A big part of the problem is relative performance. The Altima offers two powertrain options. The first is a 2.5-liter inline four-cylinder engine that generates 188 hp with standard FWD or 182 hp with available AWD. There’s also a 236-hp 2.0-liter VC Turbo inline-four engine option that produces as much as 248 hp with octane fuel.

The latter powertrain is more powerful than the Honda Accord. But the base model Accord generates 192 hp. And you can get a Toyota Camry with a 301-hp naturally aspirated V-6. And there’s also a K5 GT option with a 290-hp 2.5-liter turbocharged I4.

Beyond the power, Motor1 dings the Altima for subpar performance. They note that it takes far too long to accelerate, there’s a whine when you shift gears aggressively, and there’s too much body roll to be called sporty accurately. That’s how the Altima is being marketed, but the term doesn’t quite fit the bill.

Other areas Nissan needs to improve

Motor1 also took issue with the Altima’s pricing. Its technology, comfort, and design also earned only middling marks. Altima’s base model starts at $28,585, a bit higher than its rivals. The 2023 Kia K5 starts at $25,290, while the Accord will run you $28,390 and the Camry $26,220. The higher price is hard to swallow for a vehicle that still doesn’t match the competition.

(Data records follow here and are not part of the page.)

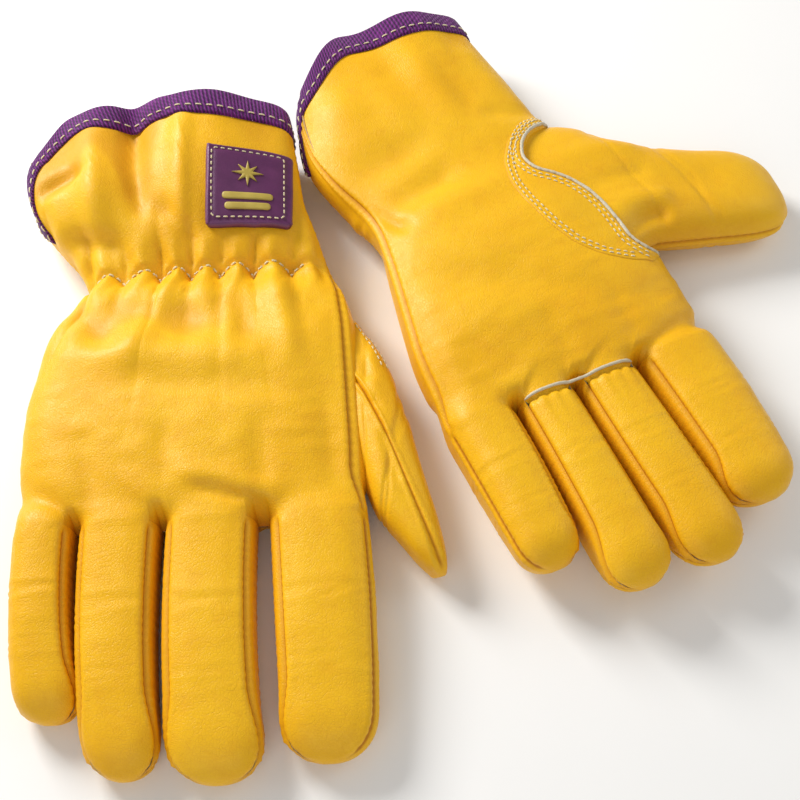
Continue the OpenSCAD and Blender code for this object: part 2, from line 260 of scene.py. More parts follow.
# Each finger: its two edges, towards the little finger and towards the thumb, at its base, at MIDDLE_AT
# of its length and at its tip, then where it ends.
fingers = {
    "right": [[(27, 60), (28.4, 61.2), (31.2, 60), -77.5], [(-7.2, 23), (-7, 22.8), (-2.5, 27), -82],
              [(-35.2, -9.1), (-34.2, -9), (-27, -4.4), -79.5],
              [(-56.5, -37.4), (-55.6, -36.6), (-50, -29.2), -61.5]],
    "left": [[(21.2, 53), (22.3, 53.8), (23.5, 50), -63.5], [(-3.8, 19.2), (-3.2, 20.8), (-0.8, 22.8), -76.5],
             [(-26.8, -5.5), (-26.5, -4.7), (-28, -4.2), -75],
             [(-53.2, -28.6), (-52, -28), (-50.5, -30), -58.5]]}
finger_low = {"right": (0.2, 0.2, 0.4), "left": (0.2, 1, 8)}
finger_high = {"right": (23, 20.5, 15), "left": (26, 25.5, 24)}
MIDDLE_AT = 0.35
TIP_START = {"finger": 0.79, "thumb": 0.78}


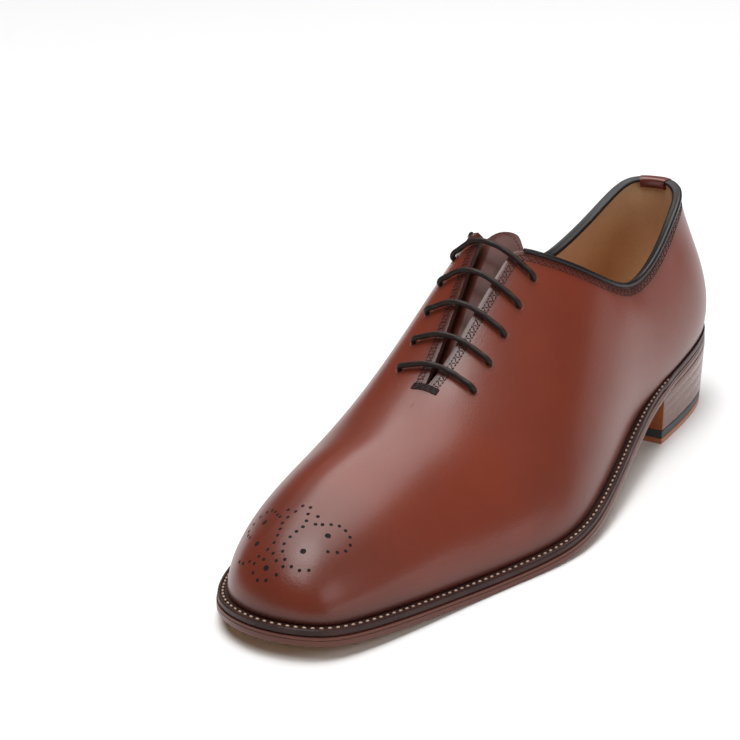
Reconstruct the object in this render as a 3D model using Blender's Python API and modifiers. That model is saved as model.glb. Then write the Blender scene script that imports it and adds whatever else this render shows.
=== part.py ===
"""Whole cut oxford, left shoe, for a foot of European size 41.

The upper is one piece of calf lasted over a shoe last, closed down the instep by five bars of lace.
It stands on a stitched welt, a leather outsole and a stacked heel.
Tables are in millimetres; meshes are made in metres.
x runs from heel to toe, y towards the wearer's left (the outer side), z up from the floor.
"""
from collections import namedtuple

import bmesh
import bpy
import numpy as np
from mathutils import Matrix, Vector

MM = 0.001
FIT_GAP = 0.3

# Driving sizes of the bottom
BREAST_X = 70.0
WELT_WIDTH = 4.2
RAND_WIDTH = 0.8
WELT_THICKNESS = 2.3
OUTSOLE_THICKNESS = 3.4
OUTSOLE_STEP = 0.5
RUBBER_TOP = 5.6
TOPLIFT_TOP = 2.2
HEEL_TAPER = 1.8
INSOLE_INSET = 3.3
INSOLE_RISE = 0.8
WELT_INSIDE = 3.0

# Driving sizes of the upper
WALL = 2.0
BINDING_THICKNESS = 0.7
BINDING_LEG = 0.9
BINDING_INNER_LEG = 0.3
TAB_THICKNESS = 1.0
TAB_LEG = 4.5
TAB_INNER_LEG = 2.5
THROAT_CORNER = 6.0
TONGUE_THICKNESS = 1.6
TONGUE_HALF_WIDTH = 20.0
LACE_DIAMETER = 2.2
EYELET_DIAMETER = 3.4
EYELET_FIRST_X = 132.0
EYELET_PITCH = 11.8
EYELET_REACH = 17.0
EYELET_TAPER = 0.35
BARS = 5

# One row for each section of the last, from the tip of the toe to the back of the heel.
# x and the half widths place the feather line, where the upper meets the welt; the top columns place
# the crest of the instep, or behind the throat a line just above the collar; rise and lean shape the
# side wall as it leaves the welt; shoulder and droop shape it as it turns over to the crest.
Section = namedtuple("Section", "x medial lateral top_x top_z top_medial top_lateral rise "
                                "lean_medial lean_lateral shoulder_medial shoulder_lateral droop")
SECTIONS = [
    Section(291, 1, -1, 262, 38.8, 3, -3, 12, 0.5, 0.5, 18, 18, 5),
    Section(287, 16.5, 15, 259, 39.8, 3.5, -3.5, 12.5, 0.7, 0.7, 18, 18, 5),
    Section(276, 27.7, 23.8, 253, 41.6, 4.5, -4.5, 13.5, 1, 1, 18, 18, 4),
    Section(255, 37, 30.8, 239, 45.2, 5, -5, 15, 2, 2, 22, 21, 3),
    Section(229, 42.8, 37.7, 222, 49, 3, -3, 17, 3, 2, 27, 23, 2),
    Section(202, 45.5, 45.5, 201, 53.5, 1.5, -1.5, 19, 5, 1, 32, 22, 2),
    Section(174, 42, 52, 177, 65, 2, -2, 24, 9, 1, 33, 21, 2),
    Section(146, 34, 49.4, 154, 81.5, 5.5, -5.5, 32, 12, 2, 32, 23, 2),
    Section(120, 29, 43.8, 132, 97, 9, -9, 38, 11, 3, 29, 27, 1),
    Section(96, 28, 39, 108, 105.5, 9, -6, 38, 8, 4, 22, 25, 8),
    Section(72, 29.5, 37, 80, 99, 9, 14, 32, 5, 4, 5, 5, 22),
    Section(46, 31, 35.5, 48, 97, 12, 21, 26, 4, 5, 1, 1, 24),
    Section(20, 26.5, 30, 21, 97, 12, 17, 24, 4, 6, 1, 1, 24),
    Section(4, 13.5, 17, 9, 97, 8, 9, 24, 5, 6, 0, 0, 24),
    Section(0, -2, 2, 7, 97, -1, 1, 24, 6, 6, 0, 0, 24),
]
HEEL_STATION = len(SECTIONS) - 1
LOOP = 2 * HEEL_STATION

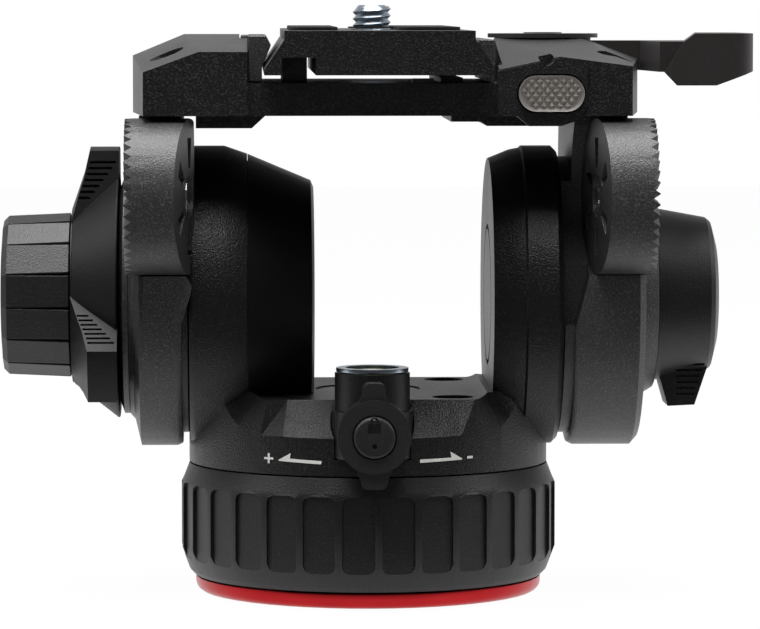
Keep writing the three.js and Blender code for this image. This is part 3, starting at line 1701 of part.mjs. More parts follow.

While the 12.3-inch touchscreen and the backup camera are welcome additions to the Altima, reviewers noted that the graphics suffer from low resolution. They also noted the excessive road noise and odd placement of driver pedals. And despite the exterior refresh, the interior isn’t that impressive. But it’s not a net negative, combining soft touch points with hard plastic like many others in the segment.

Overall, the Altima is not a bad vehicle. The problem is there are multiple better and cheaper vehicles on the market. You should give the competition a good look, unless you’re attached to the Nissan brand.